- Type: Geological Formation
- Unit of: Simojovel Group
- Sub-units: See: Members
- Underlies: Mazantic Shale
- Overlies: Rancho Berlin Sandstone
- Thickness: 2,900 ft (880 m)

Lithology
- Primary: Sandstone

Location
- Region: Chiapas
- Country: Mexico

= La Quinta Formation, Mexico =

Geologic formation in Mexico

La Quinta Formation, sometimes referred to as the Simojovel Formation, is a geological formation in Chiapas, Simojovel in Mexico, deposited during the Late Oligocene into the early Miocene. It is the oldest known formation where Mexican amber can be found.

== Geology ==
The La Quinta Formation is a part of the larger Simojovel Group, and can be found outcropping near Chiapas in Mexico. It is overlain by the Mazantic Shale, whilst it is underlain by the Rancho Berlin Sandstone.

=== Members ===
The La Quinta Formation is composed of three fossiliferous members, which are as follows, in stratigraphic order (lowest to highest):

- Camino Carretero Member: This member, known to get up to 2650 ft in thickness, is primarily composed of various sandstones. Some of the sandstone layers are noted to be cemented with calcium carbonate, whilst non-calcareous sandstones layers range from brown-ochre to grey weather limoitic fine-grained, alternating massive to thin-bedded fine to coarse-grained brown weathering, coarse-grained arkosic, blue-grey to buff-micaceous fine-grained buff to brown weathering, and buff medium-grained micaceous buff to ochre weathering tuffaceous medium-grained with inter-bedded calcareous rocks. Towards the upper 800 ft of the member, the various sandstones give way to tuffaceous sandstones, ranging from buff to limonitic or red tuffaceous sandstone, which is inter-bedded with siltstone, to massive silty medium-grained micaceous tuffaceous limonitic weathering sandstone. Throughout this member, shales are also present, starting as a blue-grey calcareous shale in the lower sections of the member, giving way to sandy shale, buff to micaceous-green shale, buff-micaceous silty ochre weathering shale, fissule limonitic shale, and reddish-brown fissile shale towards the middle sections, although almost become completely absent in the upper sections, save for a layer of dark-grey to black shale. Siltstones are also common within the lower sections of the member, ranging from sandy siltstone, buff to ochre-micaceous siltstone, tan siltstone with inter-bedded marly, tan to dark green-grey weathering siltstone to fine-grained sandstone, blue-grey to brown calcareous siltstone to fine-grained sandstone, tuffaceous massive grey limonitic weathering siltstone to medium-grained sandstone, and minor tuffaceous limonitic weathering sandy siltstones. Limestones can also be found, although it is notably uncommon, only being found as thin layers in the lower and upper sections of member.
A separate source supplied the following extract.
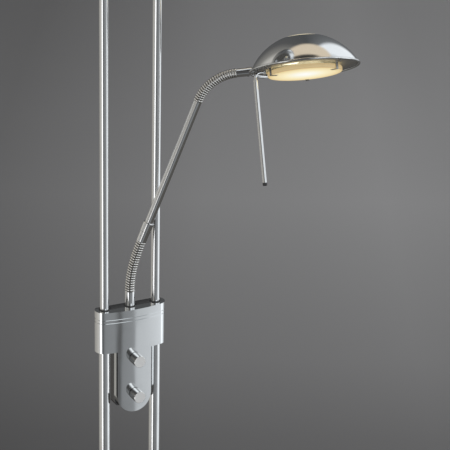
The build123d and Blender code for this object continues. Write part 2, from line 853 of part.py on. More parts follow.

- Florida Limestone Member: This member, known to get up to 150 ft in thickness, is predominately composed of silty limestone, calcareous shale, sandy limestone. In other outcroppings, the member is also composed of algal limestone, lignitic limestone, and massive white limestone.

- Finca Carmitto Member: This member, which is roughly 100 ft thick, is primarily composed of sandy pebble conglomerate in its lower section, whilst in the upper section it is composed of dark-grey to black rubbly shale and thin light buff-whitish weathering medium-grained calcareous sandstone, which is laminated in nature.

== Dating ==
Using U–Pb dating on zircon samples collected from around the upper amber bearing sections, the Mexican amber biota of the La Quinta Formation was constrained to between 24 Ma and 20 Ma.

== Paleobiota ==
The biota of the La Quinta Formation is primarily composed of various arthropods, from wasps such as Hyptia deansi, to ostracods as Thalassocypria. It is also home to a wide variety of plants, such as the fabacid Simojoflorum mijangosii.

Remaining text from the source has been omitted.